In the handler function, parse the request headers and generate your response headers and body accordingly. For serving static files, simply do a buffered write on the socket after writing the headers.
Close the socket and any other file descriptors, free resources allocated during the request.

So there are a number of ways how you can implement the listening the listen loop with concurrency (Steps 1 and 2) . A rather naive approach would be to fork a new process on every request and let the child handle the request after closing its access to the server socket. This might appear to work but there is a problem, once you hit 700 requests (or whatever your system’s limit for processes per user is) your server will stop working and a lot of other processes that are running in the background will begin to act strangely. The reason is that even if you exit the child process after handling the request, they will exist as zombie processes. Zombies store some state information and take up a very small chunk of memory but cause the kernel to freak out upon reaching the user limit.
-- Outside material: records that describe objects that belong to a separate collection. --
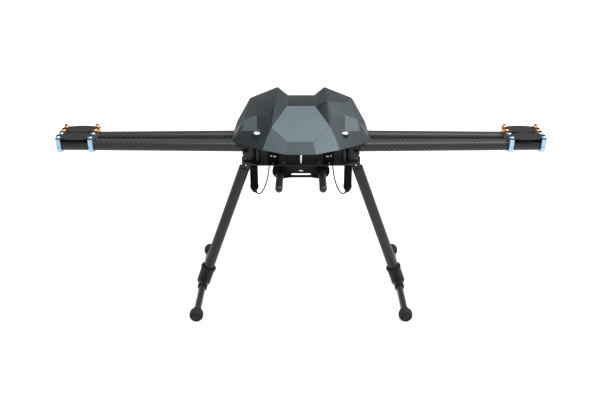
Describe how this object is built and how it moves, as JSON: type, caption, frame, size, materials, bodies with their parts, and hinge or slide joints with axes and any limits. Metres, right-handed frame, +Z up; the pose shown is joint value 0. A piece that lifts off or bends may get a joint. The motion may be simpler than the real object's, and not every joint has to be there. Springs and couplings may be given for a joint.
{
  "type": "multirotor drone frame",
  "caption": "Folding-arm multirotor airframe in its carry layout, with a faceted canopy, clamped motor mounts, retracting skid legs and payload rails with a battery tray.",
  "frame": {"origin": "on the floor under the middle of the hub", "axes": "+X to the right along the folded arms, +Y to the rear along the skids and payload rails, +Z up"},
  "size_m": [1.0664, 0.31, 0.4933],
  "materials": {
    "carbon": "woven carbon laminate under satin resin",
    "canopy_shell": "satin carbon-look skin",
    "black_metal": "black anodised",
    "black_plastic": "moulded glass-filled nylon",
    "blue_anodised": "blue anodised",
    "orange_anodised": "orange anodised",
    "silver_metal": "bright machined",
    "rubber": "matt moulded",
    "circuit_board": "solder-masked board",
    "cable": "soft insulation"
  },
  "bodies": {
    "hub": {"bottom_plate": "carbon", "top_plate": "carbon", "power_board": "circuit_board", "front_standoff": "silver_metal", "canopy_post_left": "black_metal", "canopy_post_right": "black_metal", "payload_rail_left": "carbon", "payload_rail_right": "carbon", "rail_hanger_front": "black_plastic", "rail_hanger_rear": "black_plastic", "arm_pivot_front_left": "black_metal", "arm_pivot_front_right": "black_metal", "arm_pivot_rear_left": "black_metal", "arm_pivot_rear_right": "black_metal", "retract_bracket_left": "black_metal", "retract_motor_left": "black_plastic", "retract_cable_left": "cable", "retract_bracket_right": "black_metal", "retract_motor_right": "black_plastic", "retract_cable_right": "cable"},
    "battery_tray": {"battery_tray": "carbon"},
    "arm_front_left": {"arm_root_front_left": "black_metal", "arm_tube_front_left": "carbon", "motor_plate_front_left": "carbon", "motor_clamp_inner_front_left": "blue_anodised", "motor_clamp_outer_front_left": "blue_anodised"},
    "lock_knob_front_left": {"arm_lock_knob_front_left": "black_metal"},
    "arm_front_right": {"arm_root_front_right": "black_metal", "arm_tube_front_right": "carbon", "motor_plate_front_right": "carbon", "motor_clamp_inner_front_right": "blue_anodised", "motor_clamp_outer_front_right": "blue_anodised"},
    "lock_knob_front_right": {"arm_lock_knob_front_right": "black_metal"},
    "arm_rear_left": {"arm_root_rear_left": "black_metal", "arm_tube_rear_left": "carbon", "motor_plate_rear_left": "carbon", "motor_clamp_inner_rear_left": "orange_anodised", "motor_clamp_outer_rear_left": "orange_anodised"},
    "lock_knob_rear_left": {"arm_lock_knob_rear_left": "black_metal"},
    "arm_rear_right": {"arm_root_rear_right": "black_metal", "arm_tube_rear_right": "carbon", "motor_plate_rear_right": "carbon", "motor_clamp_inner_rear_right": "orange_anodised", "motor_clamp_outer_rear_right": "orange_anodised"},
    "lock_knob_rear_right": {"arm_lock_knob_rear_right": "black_metal"},
    "leg_left": {"leg_socket_left": "black_metal", "leg_tube_left": "carbon", "leg_tee_left": "black_plastic", "skid_tube_left": "carbon", "skid_foot_front_left": "rubber", "skid_foot_rear_left": "rubber"},
    "leg_right": {"leg_socket_right": "black_metal", "leg_tube_right": "carbon", "leg_tee_right": "black_plastic", "skid_tube_right": "carbon", "skid_foot_front_right": "rubber", "skid_foot_rear_right": "rubber"},
    "canopy": {"canopy": "canopy_shell"},
    "thumb_nut_left": {"thumb_nut_left": "silver_metal"},
    "thumb_nut_right": {"thumb_nut_right": "silver_metal"}
  },
  "joints": [
    {"name": "battery_tray_slide", "type": "slide", "parent": "hub", "child": "battery_tray", "axis": [0, 1, 0], "range_m": [-0.015, 0.015]},
    {"name": "arm_fold_front_left", "type": "hinge", "parent": "hub", "child": "arm_front_left", "pos_m": [-0.11, -0.0296, 0.384], "axis": [0, 0, 1], "range_deg": [0, 46.23]},
    {"name": "lock_knob_turn_front_left", "type": "hinge", "parent": "arm_front_left", "child": "lock_knob_front_left", "pos_m": [-0.1225, -0.02933, 0.376], "axis": [-0.0215, -0.9998, 0], "continuous": true},
    {"name": "arm_fold_front_right", "type": "hinge", "parent": "hub", "child": "arm_front_right", "pos_m": [0.11, -0.0296, 0.384], "axis": [0, 0, -1], "range_deg": [0, 46.23]},
    {"name": "lock_knob_turn_front_right", "type": "hinge", "parent": "arm_front_right", "child": "lock_knob_front_right", "pos_m": [0.1225, -0.02933, 0.376], "axis": [0.0215, -0.9998, 0], "continuous": true},
    {"name": "arm_fold_rear_left", "type": "hinge", "parent": "hub", "child": "arm_rear_left", "pos_m": [-0.11, 0.0296, 0.384], "axis": [0, 0, -1], "range_deg": [0, 46.23]},
    {"name": "lock_knob_turn_rear_left", "type": "hinge", "parent": "arm_rear_left", "child": "lock_knob_rear_left", "pos_m": [-0.1225, 0.02933, 0.376], "axis": [-0.0215, 0.9998, 0], "continuous": true},
    {"name": "arm_fold_rear_right", "type": "hinge", "parent": "hub", "child": "arm_rear_right", "pos_m": [0.11, 0.0296, 0.384], "axis": [0, 0, 1], "range_deg": [0, 46.23]},
    {"name": "lock_knob_turn_rear_right", "type": "hinge", "parent": "arm_rear_right", "child": "lock_knob_rear_right", "pos_m": [0.1225, 0.02933, 0.376], "axis": [0.0215, 0.9998, 0], "continuous": true},
    {"name": "leg_retract_left", "type": "hinge", "parent": "hub", "child": "leg_left", "pos_m": [-0.1229, 0, 0.33362], "axis": [0, 1, 0], "range_deg": [0, 70]},
    {"name": "leg_retract_right", "type": "hinge", "parent": "hub", "child": "leg_right", "pos_m": [0.1229, 0, 0.33362], "axis": [0, -1, 0], "range_deg": [0, 70]},
    {"name": "canopy_lift", "type": "slide", "parent": "hub", "child": "canopy", "axis": [0, 0, 1], "range_m": [0, 0.12]},
    {"name": "thumb_nut_turn_left", "type": "hinge", "parent": "canopy", "child": "thumb_nut_left", "pos_m": [-0.094, -0.05, 0.422], "axis": [0, 0, 1], "continuous": true},
    {"name": "thumb_nut_turn_right", "type": "hinge", "parent": "canopy", "child": "thumb_nut_right", "pos_m": [0.094, -0.05, 0.422], "axis": [0, 0, 1], "continuous": true}
  ]
}
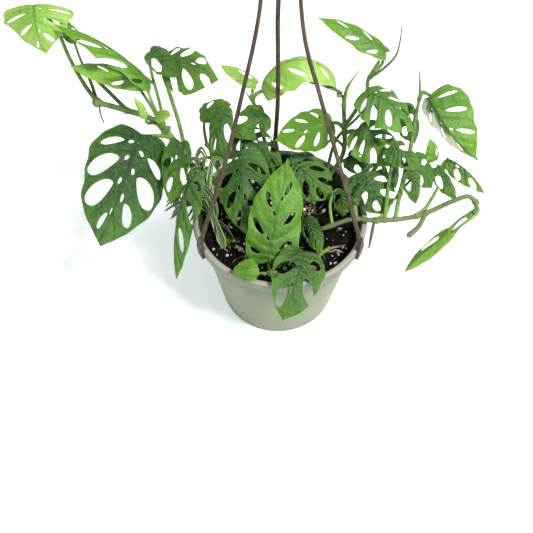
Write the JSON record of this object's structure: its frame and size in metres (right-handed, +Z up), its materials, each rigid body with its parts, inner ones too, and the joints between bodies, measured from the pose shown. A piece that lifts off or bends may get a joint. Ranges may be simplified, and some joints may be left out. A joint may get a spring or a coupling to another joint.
{
  "type": "hanging potted plant",
  "caption": "Monstera adansonii with perforated leaves trailing from a plastic hanging pot with a moulded three-strand hanger.",
  "frame": {"origin": "middle of the pot's flat underside", "axes": "+Z up along the pot's axis, -Y towards the viewer, +X to the viewer's right"},
  "size_m": [0.4085, 0.2133, 0.4214],
  "materials": {
    "pot_plastic": "matte",
    "hanger_plastic": "satin",
    "potting_soil": "matte",
    "stem_green": "satin",
    "leaf_mature": "satin",
    "leaf_young": "satin",
    "leaf_variegated": "satin"
  },
  "bodies": {
    "root": {"leaf_far_left": "leaf_young", "leaf_left_spur": "leaf_mature", "leaf_left_back": "leaf_mature", "leaf_left_back_low": "leaf_young", "leaf_left_big": "leaf_mature", "leaf_left_narrow": "leaf_mature", "leaf_left_unfurling": "leaf_young", "leaf_left_bud": "leaf_young", "leaf_top_left": "leaf_mature", "leaf_top_left_small": "leaf_mature", "leaf_hanging_left": "leaf_mature", "leaf_back_left_top": "leaf_mature", "leaf_back_left_edge": "leaf_mature", "leaf_back_narrow": "leaf_young", "leaf_back_arch": "leaf_young", "leaf_back_slotted": "leaf_mature", "leaf_pot_back": "leaf_mature", "leaf_pot_left": "leaf_mature", "leaf_pot_right": "leaf_mature", "leaf_front_bright": "leaf_young", "leaf_front_round": "leaf_young", "leaf_front_rim": "leaf_mature", "leaf_front_dark": "leaf_mature", "leaf_back_right_narrow": "leaf_mature", "leaf_back_middle": "leaf_young", "leaf_right_top": "leaf_mature", "leaf_right_low": "leaf_mature", "leaf_right_foot": "leaf_mature", "leaf_top_right": "leaf_young", "leaf_right_shade": "leaf_mature", "leaf_right_inner": "leaf_mature", "leaf_right_strap": "leaf_mature", "leaf_far_right": "leaf_young", "leaf_right_cluster": "leaf_mature", "leaf_right_behind": "leaf_mature", "leaf_right_curled": "leaf_young", "leaf_right_long": "leaf_mature", "leaf_right_twisted": "leaf_mature", "leaf_right_hanging": "leaf_mature", "leaf_right_fringe": "leaf_mature", "leaf_chain_upper": "leaf_mature", "leaf_chain_lower": "leaf_young", "vine_left": "stem_green", "vine_back_left": "stem_green", "vine_back": "stem_green", "vine_middle": "stem_green", "vine_upright": "stem_green", "vine_top_right": "stem_green", "vine_right": "stem_green", "seedling_front": "stem_green", "seedling_right": "stem_green", "spider_plant": "leaf_variegated", "pot": "pot_plastic", "soil": "potting_soil", "hanger_hook": "hanger_plastic", "hanger_strand_back": "hanger_plastic", "hanger_strand_left": "hanger_plastic", "hanger_strand_right": "hanger_plastic"}
  },
  "joints": []
}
They are destroyed only when the parent process exits. You can check the limit with the shell command ulimit -a. So the solution to this will be to service the request in the parent process itself and let the child service the next request. This way the parent process will usually be killed before the child and no zombies will be created. Even if they are created, they will be cleared as soon as the parent completes handling the request. But still this approach has performance problems as we will see later.

A second, more common approach is to create a process pool and is used by servers like Apache. After creating the listening socket, you fork the parent process a number of times to create a process pool. Each of the child processes have a separate file descriptor for the listening socket, but the kernel manages things in a way that they all point to the same socket. So depending on which process is active at that point of time, it gets the client request. Other approaches which I have not explored yet, but will do in the coming few days are multithreading and asynchronous I/O.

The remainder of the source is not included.